§ **Exercise details**: Find the line containing "const part = new THREE.Group();" and copy it exactly, along with every line after it up to and including the line containing "obj.matrix_parent_inverse = Matrix.Identity(4)". Copy nothing else.

### The data ###

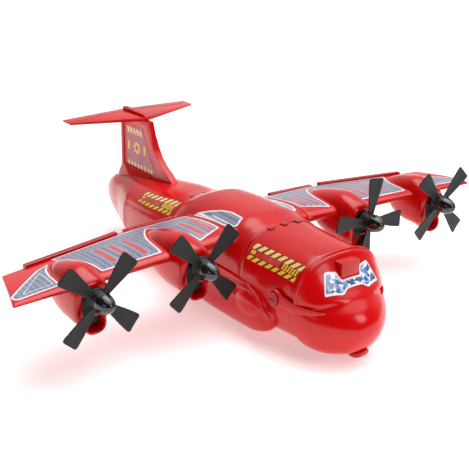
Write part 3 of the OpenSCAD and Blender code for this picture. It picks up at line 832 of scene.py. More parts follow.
def armPart():  # a round boss on the pivot and a bar that runs forward and melts into the canopy edge
    px, pz = armLook["pivot"]
    inner, outer = armLook["innerY"], armLook["outerY"]
    boss = lathe([(0, 3.1), (0, 8.3), (0.3, 8.6), (2.4, 8.6), (3.2, 8.3), (3.5, 7.7), (3.3, 7.0),
                  (2.5, 6.6), (2.4, 4.2), (3.0, 3.9),
                  (3.1, 3.1)], (px, inner, pz), "y", 64)
    rings = []
    for x in stretches(px + 3, armLook["endX"], 1.2):
        s = (x - px) / (armLook["endX"] - px)
        high = np.interp(s, [0, 0.15, 0.5, 0.8, 1], [6.4, 5.6, 4.0, 2.8, 0.8])
        middle = np.interp(s, [0, 0.5, 0.8, 1], [-27.0, -27.6, -28.6, -28.2])
        if x < 61.4:
            low, far = inner, outer
        else:
            skin = halfWidthAt(visorAt, x, middle) - 1.4 * min((x - 61.4) / 8, 1)
            low, far = skin - 0.9, skin + np.interp(x, [61.4, 72, 80, 85], [2.6, 2.4, 1.8, 0.3])
        rings.append([(x, y, z) for y, z in superLoop(low, far, middle - high, middle + high)])
    return together(boss, loft(rings))


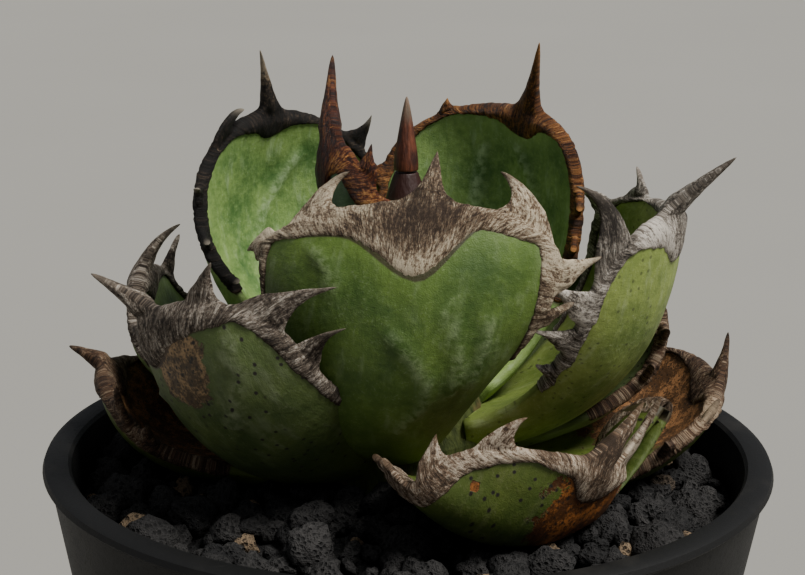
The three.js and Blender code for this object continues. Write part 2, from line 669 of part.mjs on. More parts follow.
function potSolid() {
  const { height, rimRadius, lipWidth, lipRound, footWidth, footHeight } = POT;
  const innerFloor = footHeight + POT.floor;
  const footInner = wallRadius(height) - footWidth;
  const lipInner = rimRadius - lipWidth;
  const inside = [10, 40, height - innerFloor].map((below) => [innerRadius(below), height - below]);
  const pot = turned([
    [0, footHeight],
    [footInner - 1, footHeight],
    [footInner, 0],
    [wallRadius(height) - 0.8, 0],
    [wallRadius(height - 1), 1],
    [wallRadius(2.5), height - 2.5],
    [rimRadius, height - 0.8],
    [rimRadius - lipRound, height],
    [lipInner + 0.6, height],
    [lipInner, height - 0.8],
    ...inside,
    [0, innerFloor],
  ], POT.sides);
  return rangeTo(POT.drains - 1).reduce((rest, k) => {
    const turn = (2 * Math.PI * k) / POT.drains;
    const drain = new THREE.CylinderGeometry(POT.drainRadius, POT.drainRadius, 4 * POT.floor, 10);
    drain.rotateX(Math.PI / 2);
    drain.translate(POT.drainCircle * Math.cos(turn), POT.drainCircle * Math.sin(turn), innerFloor);
    return rest.subtract(toSolid(drain));
  }, pot);
}

function seededRandom(seed) {
  let state = seed;
  return () => {
    state = (state * 1664525 + 1013904223) % 4294967296;
    return state / 4294967296;
  };
}

// The grit is one filling with a low mound, and its top stones stand out of it.
function gritLevel(radius) {
  return lerp(GRIT.middleLevel, GRIT.wallLevel, smoothstep(radius, 20, innerRadius(-GRIT.wallLevel)));
}

function stoneSolid(random, size, place) {
  const block = new THREE.BoxGeometry(1.5 * size, 1.5 * size, 1.5 * size);
  block.deleteAttribute('normal');
  block.deleteAttribute('uv');
  const stone = mergeVertices(block);
  const corners = stone.attributes.position;
  for (let i = 0; i < corners.count; i += 1) {
    const swell = 0.7 + 0.45 * random();
    corners.setXYZ(i, corners.getX(i) * swell, corners.getY(i) * swell, corners.getZ(i) * swell);
  }
  stone.rotateX(1.2 * (random() - 0.5));
  stone.rotateY(1.2 * (random() - 0.5));
  stone.rotateZ(2 * Math.PI * random());
  stone.translate(place.x, place.y, place.z);
  return toSolid(stone);
}

function gritSolid() {
  const random = seededRandom(7);
  const bottom = POT.footHeight + POT.floor - POT.height + GAP;
  const side = [-bottom, 40, 10, 1].map((below) => [innerRadius(below) - GAP, -below]);
  const cavity = turned([[0, bottom], ...side, [0, -1]], GRIT.sides);
  const mound = [48, 34].map((radius) => [radius, gritLevel(radius)]);
  const wide = POT.rimRadius;
  const filling = turned([[0, bottom - 1], [wide, bottom - 1], [wide, GRIT.wallLevel], ...mound,
    [0, GRIT.middleLevel]], GRIT.sides);
  const outerRing = innerRadius(-GRIT.wallLevel) - GRIT.smallest;
  const goldenTurn = Math.PI * (3 - Math.sqrt(5));
  const stones = rangeTo(GRIT.stones - 1).map((i) => {
    const radius = Math.sqrt(lerp(GRIT.innerRing ** 2, outerRing ** 2, (i + 0.5) / GRIT.stones));
    const size = lerp(GRIT.smallest, GRIT.largest, random() ** 1.4);
    const height = gritLevel(radius) + 0.3 * size * random();
    const turn = i * goldenTurn;
    const place = new THREE.Vector3(radius * Math.cos(turn), radius * Math.sin(turn), height);
    return stoneSolid(random, size, place);
  });
  return joined([filling, ...stones]).intersect(cavity);
}

// Putting it together: older pieces keep their shape, and younger ones are cut clear of them.

function meet(a, b) {
  const boxA = a.boundingBox();
  const boxB = b.boundingBox();
  return [0, 1, 2].every((i) => boxA.min[i] < boxB.max[i] && boxB.min[i] < boxA.max[i]);
}

function cutClear(solid, others) {
  const cut = others.filter((other) => meet(solid, other)).reduce((rest, other) => rest.subtract(other), solid);
  return cut.decompose().reduce((best, body) => (body.volume() > best.volume() ? body : best));
}

const MATERIALS = {
  pot: { color: 0x1b1b1d, roughness: 0.6, metalness: 0 },
  grit: { color: 0x2b2a29, roughness: 0.95, metalness: 0 },
  stem: { color: 0x8a8f63, roughness: 0.8, metalness: 0 },
  leaf: { color: 0x4e7038, roughness: 0.5, metalness: 0 },
  horn: { color: 0xa09381, roughness: 0.85, metalness: 0 },
  budSpine: { color: 0x6b3a22, roughness: 0.5, metalness: 0 },
};

function piece(name, solid, material) {
  const mesh = new THREE.Mesh(toGeometry(solid), new THREE.MeshStandardMaterial(MATERIALS[material]));
  mesh.name = name;
  return mesh;
}

const part = new THREE.Group();
part.add(piece('pot', potSolid(), 'pot'));

const plant = new THREE.Group();
plant.position.z = POT.height;
part.add(plant);

plant.add(piece('stem', stemSolid(0), 'stem'));
const taken = [stemSolid(CLEARANCE)];
for (const leaf of LEAVES) {
  const { blade, horn, keepClear } = leafSolids(leaf);
  plant.add(piece(`${leaf.name}_blade`, cutClear(blade, taken), 'leaf'));
  plant.add(piece(`${leaf.name}_horn`, cutClear(horn, taken), 'horn'));
  taken.push(keepClear);
}
const { bud, spine } = budSolids();
plant.add(piece('bud', cutClear(bud, taken), 'leaf'));
plant.add(piece('bud_spine', cutClear(spine, taken), 'budSpine'));
plant.add(piece('grit', cutClear(gritSolid(), taken), 'grit'));

export default part;
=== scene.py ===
# A potted agave titanota: thick cupped leaves with broad horny margins, in lava grit, in a round pot.
# Metres in the scene; the plant's own values are in millimetres, with heights from the pot's rim.
import math
import random

import bpy
import numpy as np
from mathutils import Matrix, Vector, noise
from mathutils.bvhtree import BVHTree


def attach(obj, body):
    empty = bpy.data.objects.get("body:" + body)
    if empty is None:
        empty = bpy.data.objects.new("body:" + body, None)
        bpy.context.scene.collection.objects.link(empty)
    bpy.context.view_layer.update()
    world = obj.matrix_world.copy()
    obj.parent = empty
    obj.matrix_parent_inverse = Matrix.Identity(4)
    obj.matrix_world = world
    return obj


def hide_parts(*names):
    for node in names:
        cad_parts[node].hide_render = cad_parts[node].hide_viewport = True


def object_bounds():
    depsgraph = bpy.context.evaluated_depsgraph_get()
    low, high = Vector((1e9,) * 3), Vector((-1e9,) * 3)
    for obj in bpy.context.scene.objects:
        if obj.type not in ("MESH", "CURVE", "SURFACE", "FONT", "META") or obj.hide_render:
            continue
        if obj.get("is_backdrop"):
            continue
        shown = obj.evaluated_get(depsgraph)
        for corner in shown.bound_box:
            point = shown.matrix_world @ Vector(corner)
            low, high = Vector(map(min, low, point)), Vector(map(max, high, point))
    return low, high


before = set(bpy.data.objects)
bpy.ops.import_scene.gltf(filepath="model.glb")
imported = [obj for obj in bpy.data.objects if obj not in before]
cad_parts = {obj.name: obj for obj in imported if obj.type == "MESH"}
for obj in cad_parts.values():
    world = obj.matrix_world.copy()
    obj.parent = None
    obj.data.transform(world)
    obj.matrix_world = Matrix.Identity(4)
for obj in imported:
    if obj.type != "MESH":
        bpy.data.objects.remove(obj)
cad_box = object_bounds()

MM = 0.001
RIM = 115 * MM


# Pot. A tapered round nursery pot of black injection-moulded plastic, with a thick rounded lip, a raised
# floor with drain holes, and a foot ring that it stands on. The plastic is satin, dusty and lightly scuffed.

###

§ **Result of this exercise**:
const part = new THREE.Group();
part.add(piece('pot', potSolid(), 'pot'));

const plant = new THREE.Group();
plant.position.z = POT.height;
part.add(plant);

plant.add(piece('stem', stemSolid(0), 'stem'));
const taken = [stemSolid(CLEARANCE)];
for (const leaf of LEAVES) {
  const { blade, horn, keepClear } = leafSolids(leaf);
  plant.add(piece(`${leaf.name}_blade`, cutClear(blade, taken), 'leaf'));
  plant.add(piece(`${leaf.name}_horn`, cutClear(horn, taken), 'horn'));
  taken.push(keepClear);
}
const { bud, spine } = budSolids();
plant.add(piece('bud', cutClear(bud, taken), 'leaf'));
plant.add(piece('bud_spine', cutClear(spine, taken), 'budSpine'));
plant.add(piece('grit', cutClear(gritSolid(), taken), 'grit'));

export default part;
=== scene.py ===
# A potted agave titanota: thick cupped leaves with broad horny margins, in lava grit, in a round pot.
# Metres in the scene; the plant's own values are in millimetres, with heights from the pot's rim.
import math
import random

import bpy
import numpy as np
from mathutils import Matrix, Vector, noise
from mathutils.bvhtree import BVHTree


def attach(obj, body):
    empty = bpy.data.objects.get("body:" + body)
    if empty is None:
        empty = bpy.data.objects.new("body:" + body, None)
        bpy.context.scene.collection.objects.link(empty)
    bpy.context.view_layer.update()
    world = obj.matrix_world.copy()
    obj.parent = empty
    obj.matrix_parent_inverse = Matrix.Identity(4)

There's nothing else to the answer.